What Does Freedom Mean?
Then recently it suddenly made itself quite clear to me, in chapel or class or church, and it seems very absurd that I never really got it before. This American worldview has quite the wrong idea of what freedom really is. Well, maybe it's largely right in the sheerly earthly sense, but not in its most ultimate sense, and there it gets in the way.
To bring it down to the very basics, the human condition is slavery. When humans were created, they were in glorious freedom, being who they were meant to be, in perfect relationship with God. When they sinned, they chose to step out of freedom into slavery to be something they weren't created for. Now the world shows the effects of that, people running around trying to find their freedom, doing what seems right to them and finding it still enslaves them in pain, fear, anger, loneliness, emptiness.

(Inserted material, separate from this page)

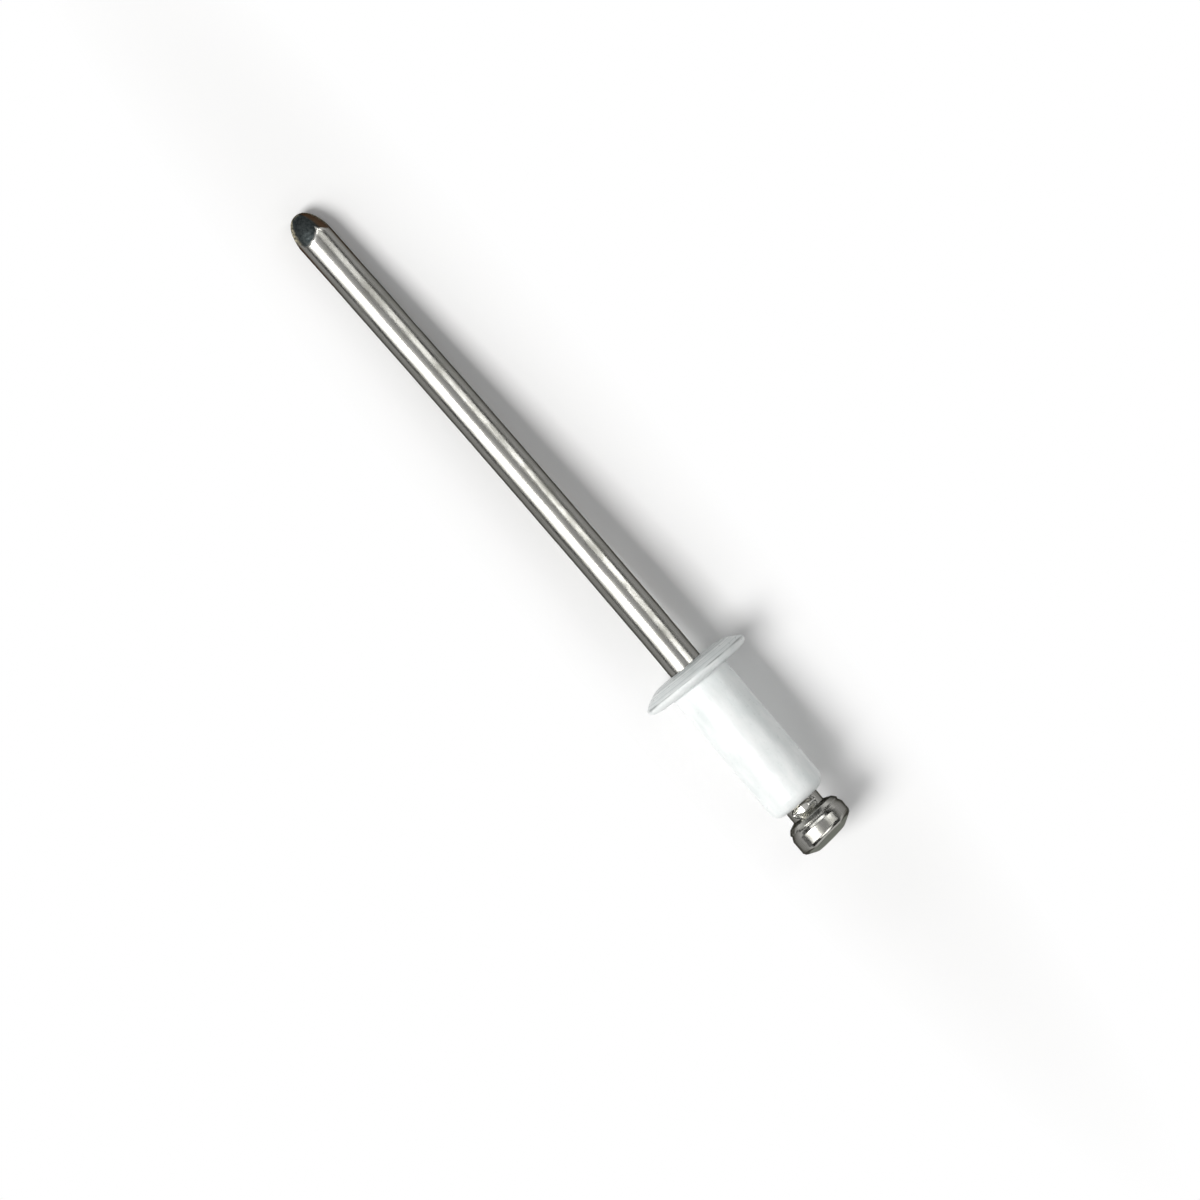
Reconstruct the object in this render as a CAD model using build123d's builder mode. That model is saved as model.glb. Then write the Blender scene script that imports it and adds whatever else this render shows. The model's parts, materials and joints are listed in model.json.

And when we come to Christ, we return to what we were meant for. We are freed from what has enslaved humanity since the beginning. So the statement that we can't use our freedom as an excuse to sin is countering the view that says freedom is doing whatever we want. Freedom is much more--it's being released from a condition that destroys us and returned to the relationship we were created for. Before, we couldn't help sinning--we were slaves. Now we are free not to sin. Free not to destroy ourselves. Which means we are free to so much more--free to love and joy and hope and relationship--all the things people search for and are held back from. Now we are free to be who God created us to be.